If you think about it, there’s no official definition of a true digital US Dollar, at least from the government’s perspective. That means basically anyone can create a digital “US dollar” – put differently, anyone could counterfeit a US dollar in 15 minutes. We could launch NFX-USD today.
On a bigger scale, that hypothetically means China is under no obligation to even call an RMB-backed stablecoin what it is. They could literally use the brand of the US dollar, and connect it to their currency under the hood. No one is watching.
Instead of the US government building its own digital currency (which they have considered doing), they just need to clarify the rules of the game.
Trademarking the USD starts with that real government-backed definition of a US digital dollar. It ends with a set of requirements that further enables the good guys by giving regulatory clarity to entrepreneurs. And, it protects consumers from the bad guys at the same time.

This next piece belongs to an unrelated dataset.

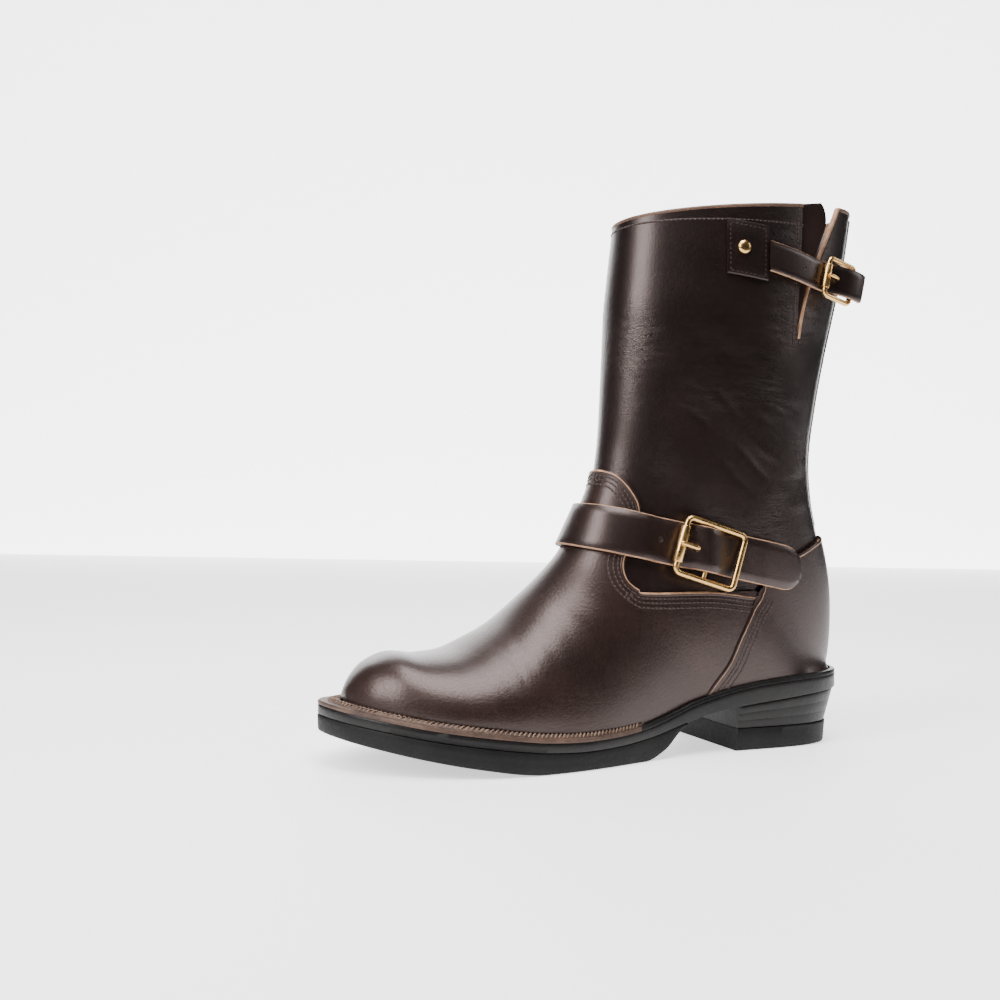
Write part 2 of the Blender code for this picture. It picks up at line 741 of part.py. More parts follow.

Some suggestions for those requirements:
This effectively allows the government to outsource building, growing, and sustaining the USD in digital space to capitalism.
It’s simple, and beautiful – if we make the rules clear.
I would be far more sleep-deprived right now, if it weren’t for one thing. Every day, I meet more and more stablecoin founders. You are motivated, talented, smart. You’re scrappy and savvy and see this problem for what it is.
We have a network of stablecoin founders throughout the US who can step in to solve this problem for us, if we provide them with the resources and support they need. The crypto-obsessed out there like to focus on individual coin market caps, but come on guys: this is a team sport.
Technically and organizationally, stablecoins will allow the dollar to digitally proliferate. We have decentralized teams of founders, not to mention the decentralized nature of crypto, going for us. It’s such an elegant solution, fueled by the American Dream, if we give these networks what they need to thrive.
This is what I hope all stablecoin founders will come to realize, if you don’t know it already. Your work is a matter of national defense, and even a matter of democracy.